╭──
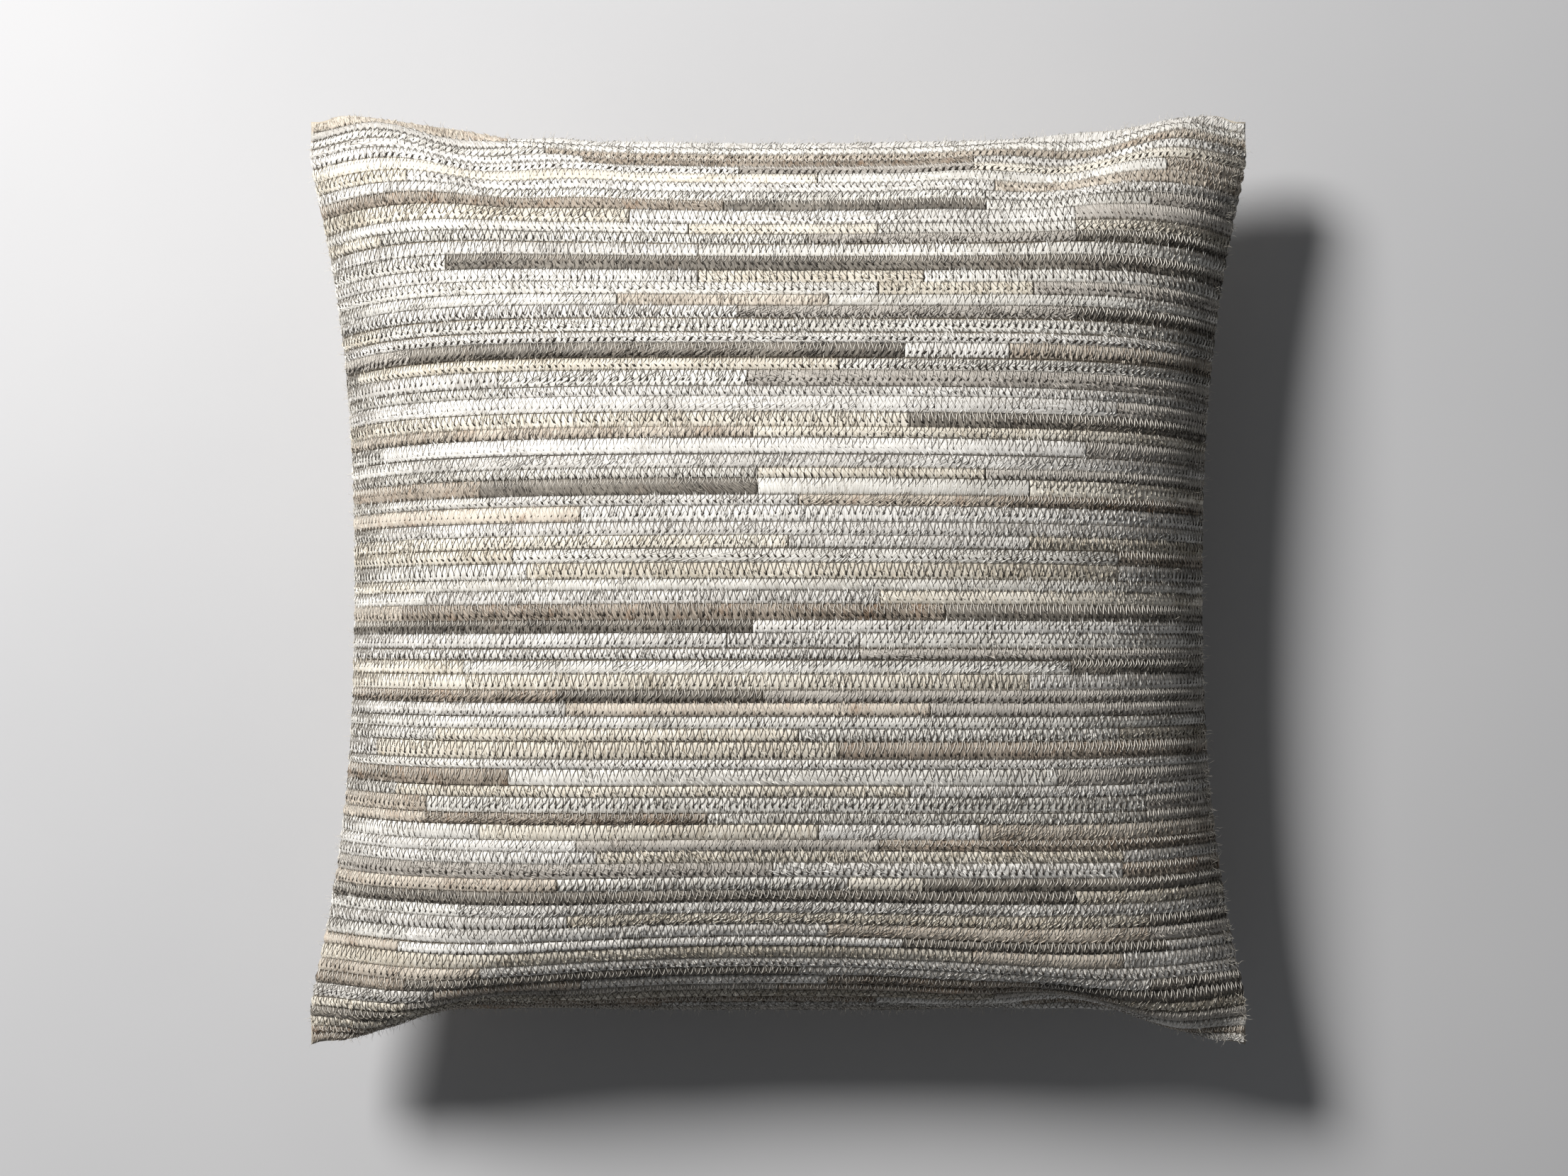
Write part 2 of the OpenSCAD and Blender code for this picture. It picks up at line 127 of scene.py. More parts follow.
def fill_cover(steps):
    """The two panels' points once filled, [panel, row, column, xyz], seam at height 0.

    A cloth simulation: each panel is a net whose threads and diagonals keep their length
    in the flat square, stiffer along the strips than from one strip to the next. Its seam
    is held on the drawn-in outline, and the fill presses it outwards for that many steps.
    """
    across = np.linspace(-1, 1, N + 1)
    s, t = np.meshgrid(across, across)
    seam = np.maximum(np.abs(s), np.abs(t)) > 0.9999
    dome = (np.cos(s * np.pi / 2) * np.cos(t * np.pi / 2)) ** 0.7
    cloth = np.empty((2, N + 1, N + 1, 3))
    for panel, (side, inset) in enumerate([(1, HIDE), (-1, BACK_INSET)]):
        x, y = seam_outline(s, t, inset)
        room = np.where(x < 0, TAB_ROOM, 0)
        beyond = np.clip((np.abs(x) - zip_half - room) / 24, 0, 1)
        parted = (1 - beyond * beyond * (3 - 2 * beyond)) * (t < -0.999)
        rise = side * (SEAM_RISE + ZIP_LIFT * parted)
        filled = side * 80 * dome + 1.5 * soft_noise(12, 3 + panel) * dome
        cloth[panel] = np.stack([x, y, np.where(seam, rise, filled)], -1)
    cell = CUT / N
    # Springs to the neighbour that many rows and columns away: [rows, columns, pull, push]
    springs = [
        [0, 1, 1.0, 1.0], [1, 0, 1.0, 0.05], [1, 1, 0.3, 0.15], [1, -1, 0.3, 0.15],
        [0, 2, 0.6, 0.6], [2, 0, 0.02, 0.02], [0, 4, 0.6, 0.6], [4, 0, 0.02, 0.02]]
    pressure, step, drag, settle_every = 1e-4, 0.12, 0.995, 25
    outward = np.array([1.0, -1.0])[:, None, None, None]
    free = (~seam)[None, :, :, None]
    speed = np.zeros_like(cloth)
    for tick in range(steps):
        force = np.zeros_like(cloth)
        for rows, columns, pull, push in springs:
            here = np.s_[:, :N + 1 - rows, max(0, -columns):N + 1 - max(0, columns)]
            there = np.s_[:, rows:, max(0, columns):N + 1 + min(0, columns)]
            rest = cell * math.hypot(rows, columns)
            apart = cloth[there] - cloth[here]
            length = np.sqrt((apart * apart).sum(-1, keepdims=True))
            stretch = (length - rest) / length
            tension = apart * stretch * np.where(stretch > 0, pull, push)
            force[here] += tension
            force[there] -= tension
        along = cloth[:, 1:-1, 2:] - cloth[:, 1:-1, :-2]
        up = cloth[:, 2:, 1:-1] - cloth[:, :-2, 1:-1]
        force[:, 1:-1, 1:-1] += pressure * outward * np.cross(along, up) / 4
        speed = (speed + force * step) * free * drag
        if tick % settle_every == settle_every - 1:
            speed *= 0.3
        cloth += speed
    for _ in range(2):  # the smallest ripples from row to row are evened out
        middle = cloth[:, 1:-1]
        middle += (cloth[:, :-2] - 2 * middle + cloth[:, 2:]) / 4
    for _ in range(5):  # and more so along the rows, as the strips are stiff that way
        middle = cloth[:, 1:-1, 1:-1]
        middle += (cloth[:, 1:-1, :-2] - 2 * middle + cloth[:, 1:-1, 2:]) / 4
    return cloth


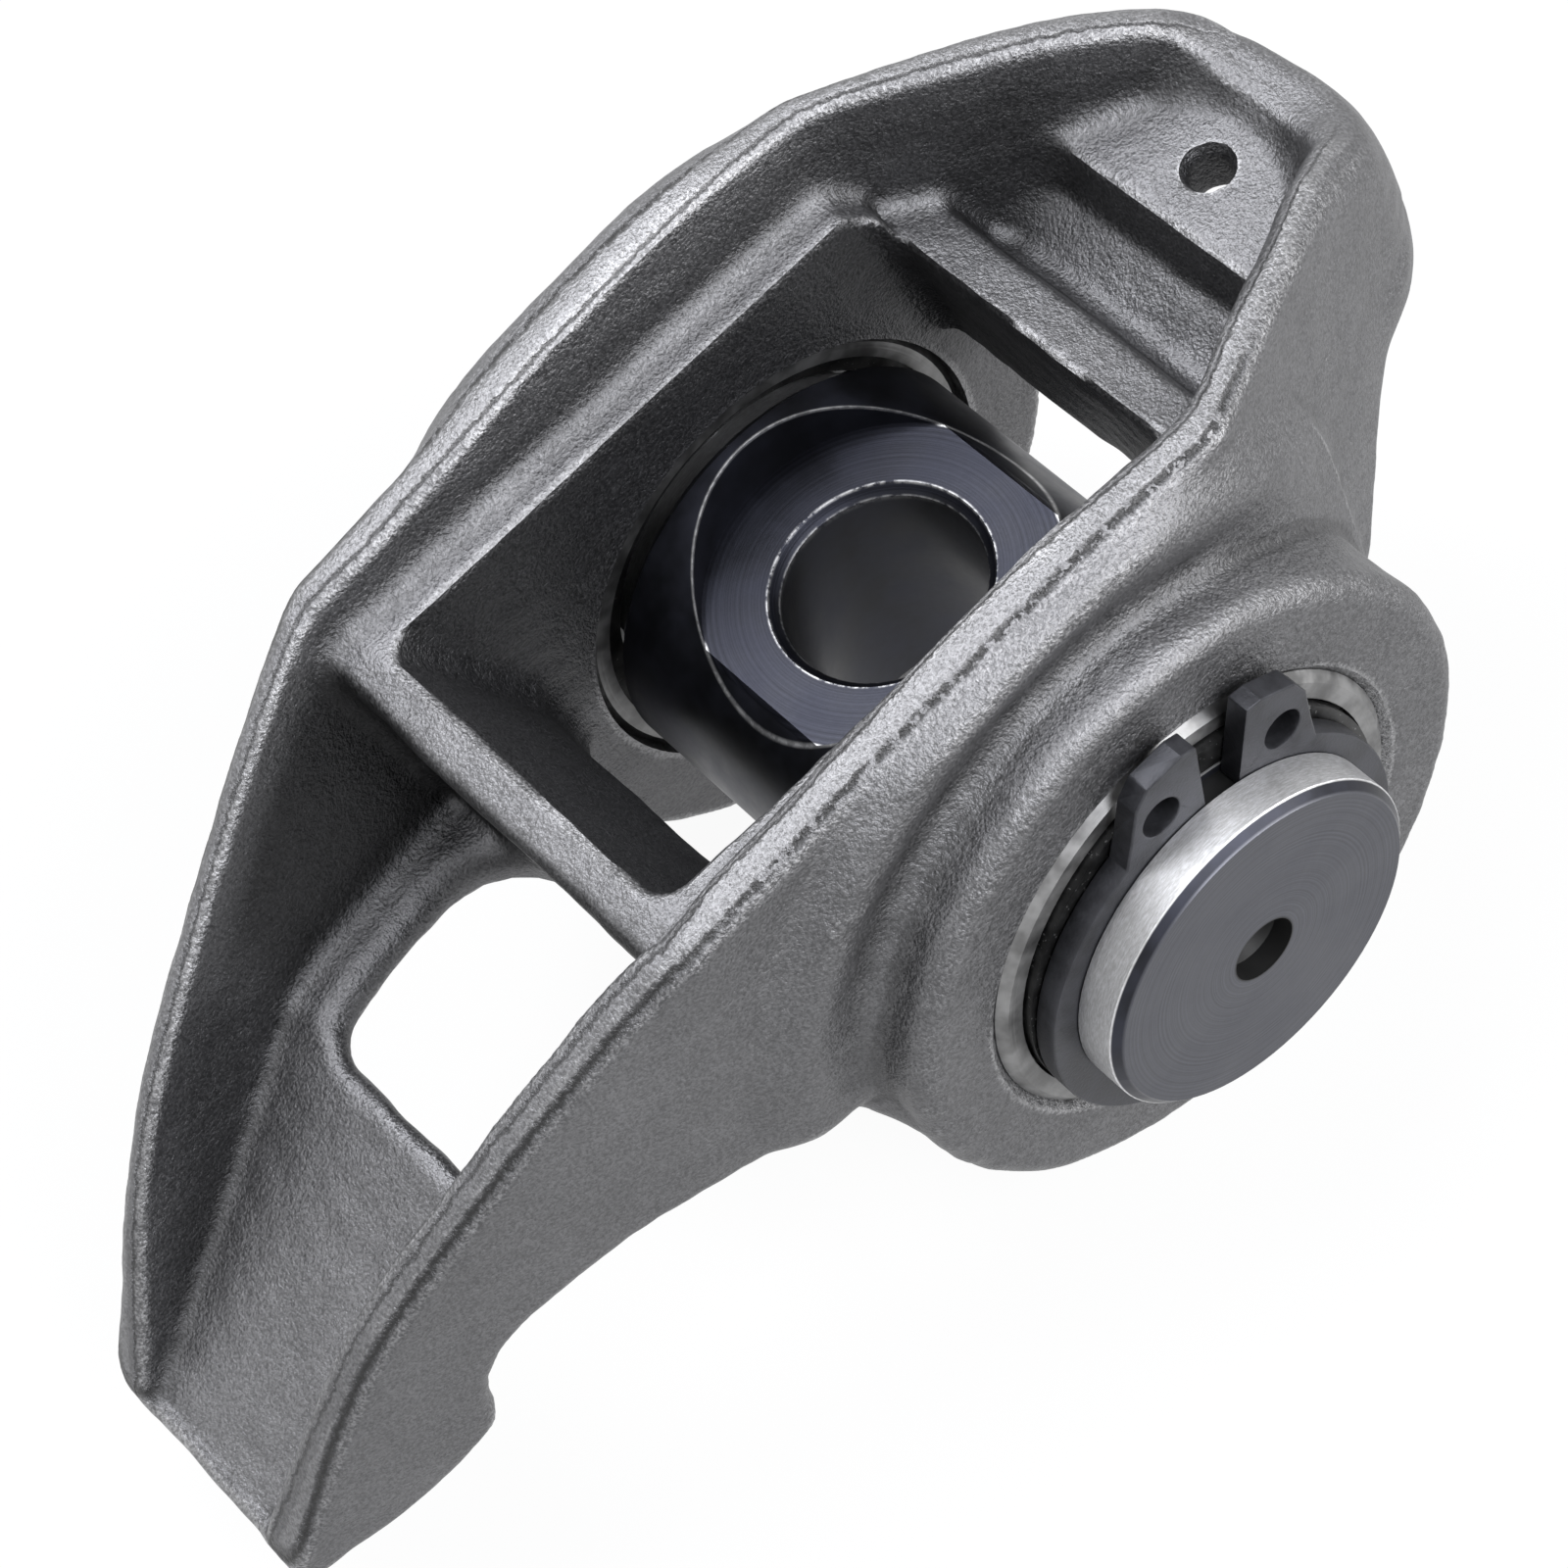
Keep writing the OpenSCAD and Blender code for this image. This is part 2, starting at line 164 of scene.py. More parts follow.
╰──
WHAT THE TASK ASKS: Each line must be given again exactly as written above.

OUTPUT FOR THIS TASK:
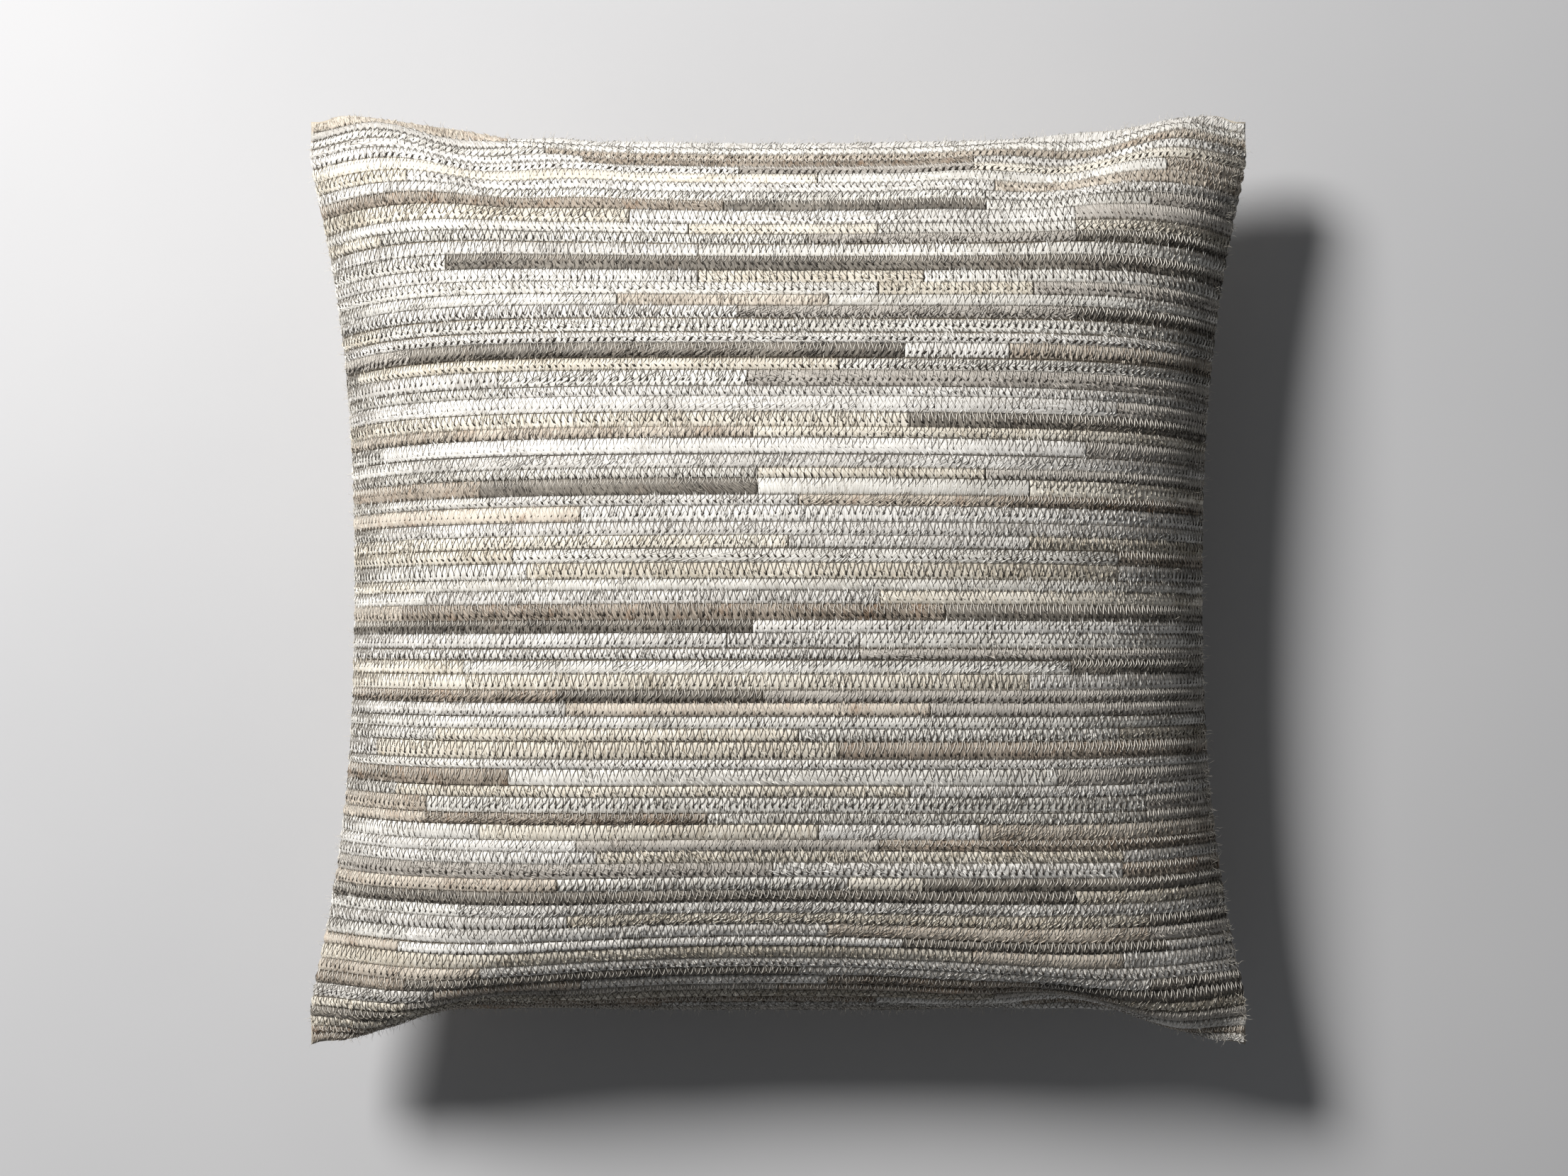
Write part 2 of the OpenSCAD and Blender code for this picture. It picks up at line 127 of scene.py. More parts follow.
def fill_cover(steps):
    """The two panels' points once filled, [panel, row, column, xyz], seam at height 0.

    A cloth simulation: each panel is a net whose threads and diagonals keep their length
    in the flat square, stiffer along the strips than from one strip to the next. Its seam
    is held on the drawn-in outline, and the fill presses it outwards for that many steps.
    """
    across = np.linspace(-1, 1, N + 1)
    s, t = np.meshgrid(across, across)
    seam = np.maximum(np.abs(s), np.abs(t)) > 0.9999
    dome = (np.cos(s * np.pi / 2) * np.cos(t * np.pi / 2)) ** 0.7
    cloth = np.empty((2, N + 1, N + 1, 3))
    for panel, (side, inset) in enumerate([(1, HIDE), (-1, BACK_INSET)]):
        x, y = seam_outline(s, t, inset)
        room = np.where(x < 0, TAB_ROOM, 0)
        beyond = np.clip((np.abs(x) - zip_half - room) / 24, 0, 1)
        parted = (1 - beyond * beyond * (3 - 2 * beyond)) * (t < -0.999)
        rise = side * (SEAM_RISE + ZIP_LIFT * parted)
        filled = side * 80 * dome + 1.5 * soft_noise(12, 3 + panel) * dome
        cloth[panel] = np.stack([x, y, np.where(seam, rise, filled)], -1)
    cell = CUT / N
    # Springs to the neighbour that many rows and columns away: [rows, columns, pull, push]
    springs = [
        [0, 1, 1.0, 1.0], [1, 0, 1.0, 0.05], [1, 1, 0.3, 0.15], [1, -1, 0.3, 0.15],
        [0, 2, 0.6, 0.6], [2, 0, 0.02, 0.02], [0, 4, 0.6, 0.6], [4, 0, 0.02, 0.02]]
    pressure, step, drag, settle_every = 1e-4, 0.12, 0.995, 25
    outward = np.array([1.0, -1.0])[:, None, None, None]
    free = (~seam)[None, :, :, None]
    speed = np.zeros_like(cloth)
    for tick in range(steps):
        force = np.zeros_like(cloth)
        for rows, columns, pull, push in springs:
            here = np.s_[:, :N + 1 - rows, max(0, -columns):N + 1 - max(0, columns)]
            there = np.s_[:, rows:, max(0, columns):N + 1 + min(0, columns)]
            rest = cell * math.hypot(rows, columns)
            apart = cloth[there] - cloth[here]
            length = np.sqrt((apart * apart).sum(-1, keepdims=True))
            stretch = (length - rest) / length
            tension = apart * stretch * np.where(stretch > 0, pull, push)
            force[here] += tension
            force[there] -= tension
        along = cloth[:, 1:-1, 2:] - cloth[:, 1:-1, :-2]
        up = cloth[:, 2:, 1:-1] - cloth[:, :-2, 1:-1]
        force[:, 1:-1, 1:-1] += pressure * outward * np.cross(along, up) / 4
        speed = (speed + force * step) * free * drag
        if tick % settle_every == settle_every - 1:
            speed *= 0.3
        cloth += speed
    for _ in range(2):  # the smallest ripples from row to row are evened out
        middle = cloth[:, 1:-1]
        middle += (cloth[:, :-2] - 2 * middle + cloth[:, 2:]) / 4
    for _ in range(5):  # and more so along the rows, as the strips are stiff that way
        middle = cloth[:, 1:-1, 1:-1]
        middle += (cloth[:, 1:-1, :-2] - 2 * middle + cloth[:, 1:-1, 2:]) / 4
    return cloth


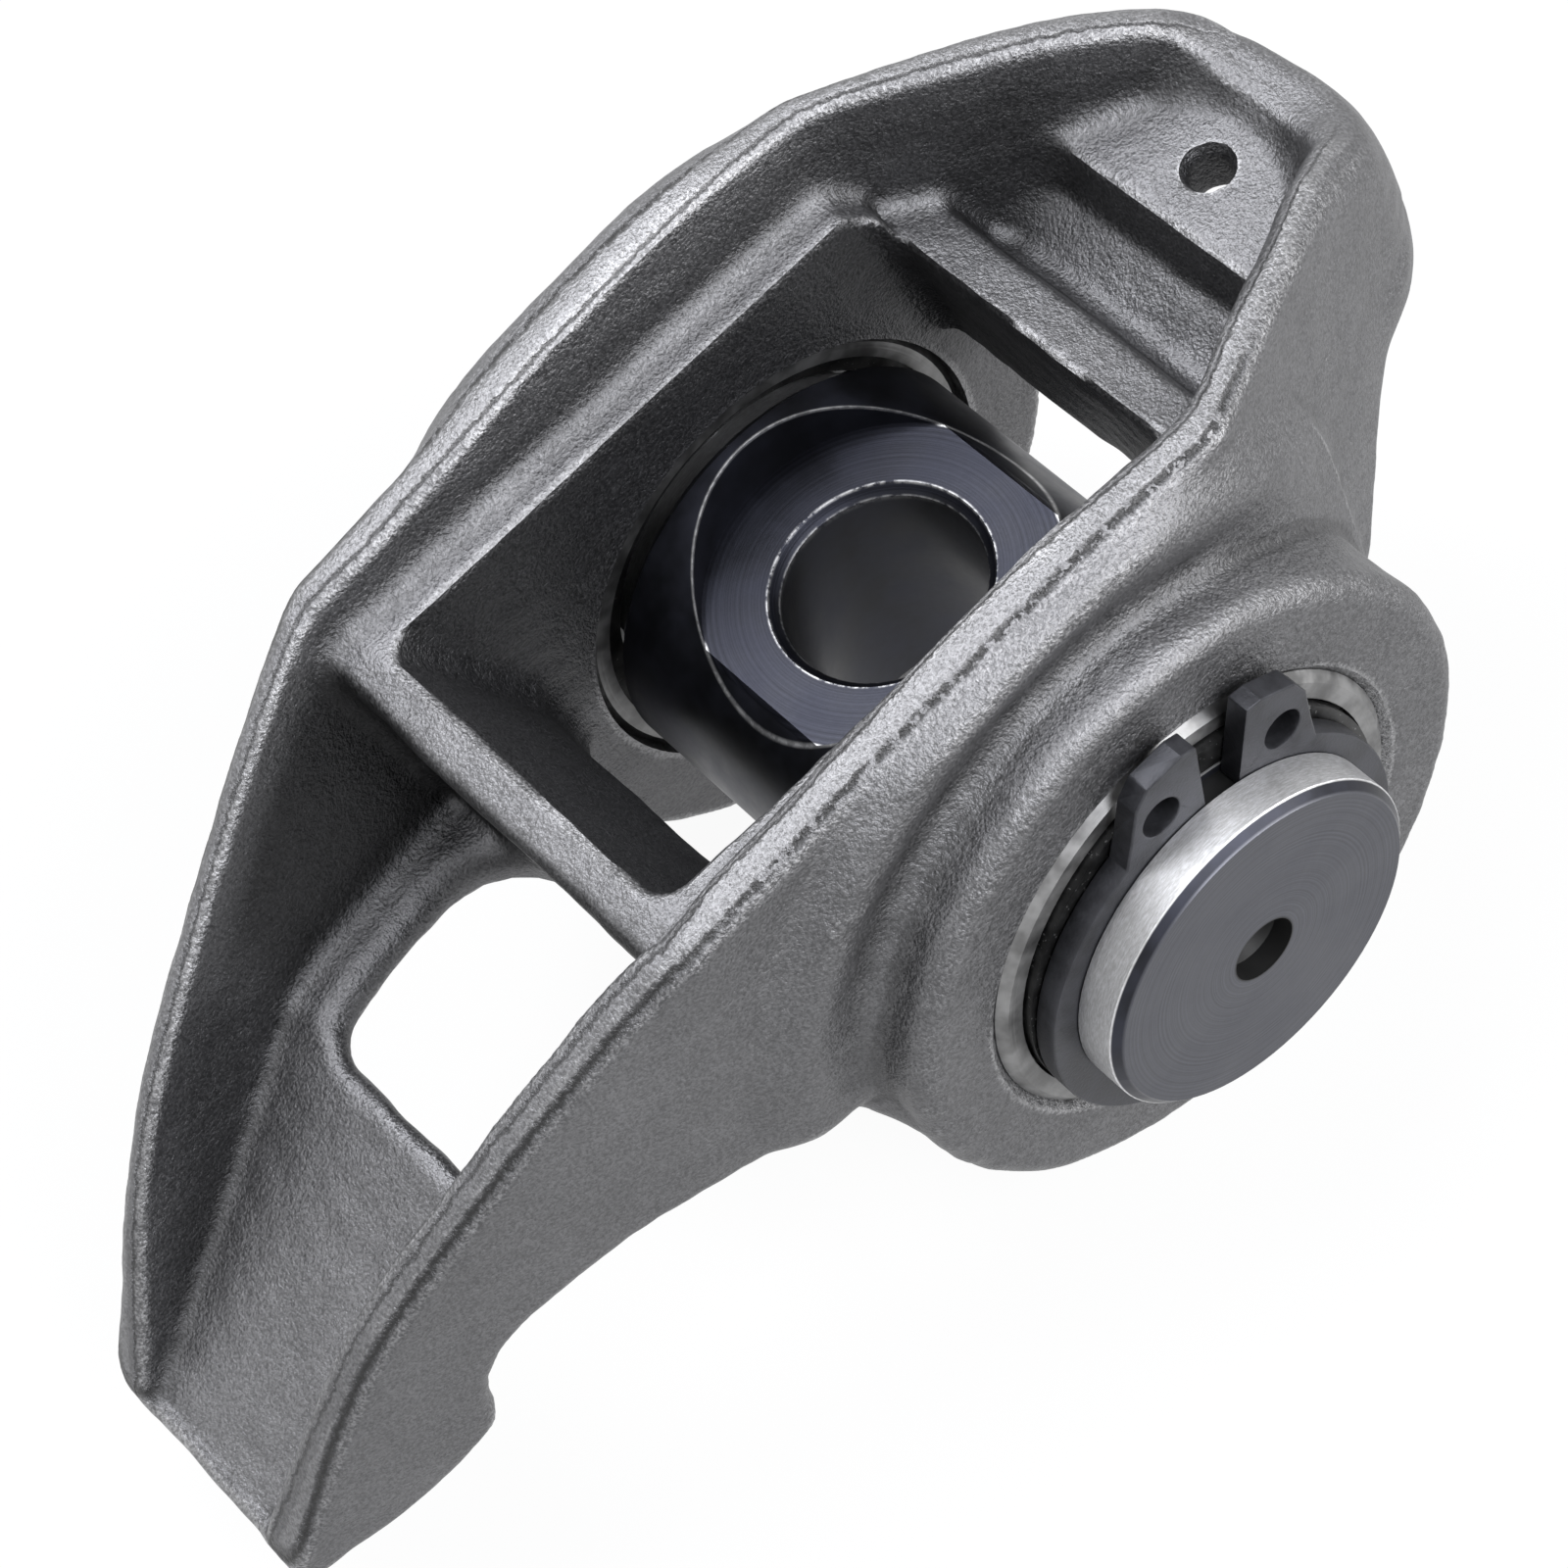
Keep writing the OpenSCAD and Blender code for this image. This is part 2, starting at line 164 of scene.py. More parts follow.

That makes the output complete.